Wie stark ist der Gebührendruck der Airlines?

Airlines schauen darauf, welche Strecken profitabel sind. Sie beurteilen diese Jahr für Jahr neu. Der Flughafen hingegen stellt eine Infrastruktur für 30 oder 40 Jahre bereit. Dafür brauchen wir natürlich die Gewähr, dass Investitionen über Gebühren refinanziert werden können. Nicht die Airlines bestimmen deshalb die Gebührenhöhe, sondern diese werden mit einem Cost-Plus Ansatz basierend auf den getätigten Investitionen und geteilt durch die Anzahl Passagiere bestimmt. Am 1. September wurden die Gebühren neu bestimmt und diese gelten nun vier Jahre lang.

Traditions-Airlines wie die Swiss beklagen sich wegen des Aufkommens der Billigfluglinien und der Carrier aus den Golfstaaten, die ihnen Geschäft wegnehmen. Beschäftigt dieser Konkurrenzkampf auch den Flughafen Zürich?

Die Airlines haben alle die gleichen Konditionen und sind alle gleich geschätzt und willkommen. Die Swiss mit einem Marktanteil von rund 55 Prozent betreibt zudem ein Drehkreuz ab Zürich, damit erreichen wir mehr Direktverbindungen aus der Schweiz und auch die Wertschöpfung  am Standort ist höher, wenn die Arbeitsplätze bei uns generiert werden. Deshalb wollen wir insbesondere auch wettbewerbsfähige Rahmenbedingungen für einen Drehkreuzbetrieb sicherstellen.

Die Hub-Funktion von Zürich kann man so oder so werten. Das halbvolle oder halbleere Glas?

Zurich ist kein Mega-Hub. Wir streben das nicht an, weil wir die Kapazitäten dafür nicht haben. Aber ein mittelgrosses Drehkreuz mit rund 30 interkontinentalen Verbindungen wollen wir erhalten und, soweit politisch möglich, moderat weiterentwickeln. Darüber entscheidet aber letztlich die Stärke des Wirtschaftsraums Schweiz und Zürich.

Im cash-Video-Interview äussert sich Stephan Widrig zum Flughafen als Ort der Emotionen und ob er als Flughafen-CEO eine Begeisterung für das Fliegen entwickelt hat. Er sagt auch, welches die ungewöhnlichsten Aufgaben unter den 1600 Mitarbeitern des Unternehmens sind.
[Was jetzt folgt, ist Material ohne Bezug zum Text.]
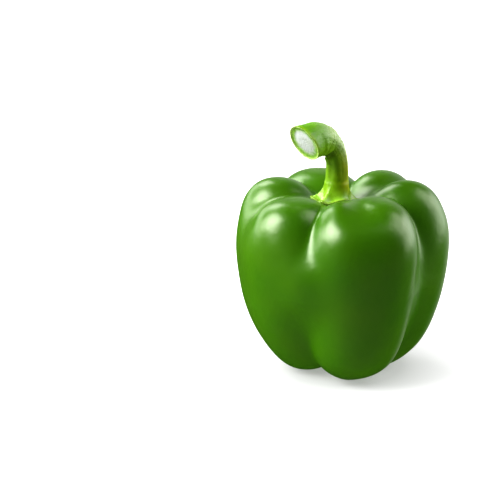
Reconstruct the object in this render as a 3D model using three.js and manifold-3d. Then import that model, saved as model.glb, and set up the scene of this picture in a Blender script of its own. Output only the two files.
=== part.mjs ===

Stephan Widrig, geboren 1972, ist seit Anfang 2015 CEO der Flughafen Zürich AG. Dem Unternehmen gehört er bereits seit 1999 an. In dieser Zeit leitete er unter anderem das Immobilienmanagement sowie als Finanzchef und Chief Commercial Officer den Flughafen von Bangalore in Indien. Seit 2008 ist Widrig Mitglied der Geschäftsleitung.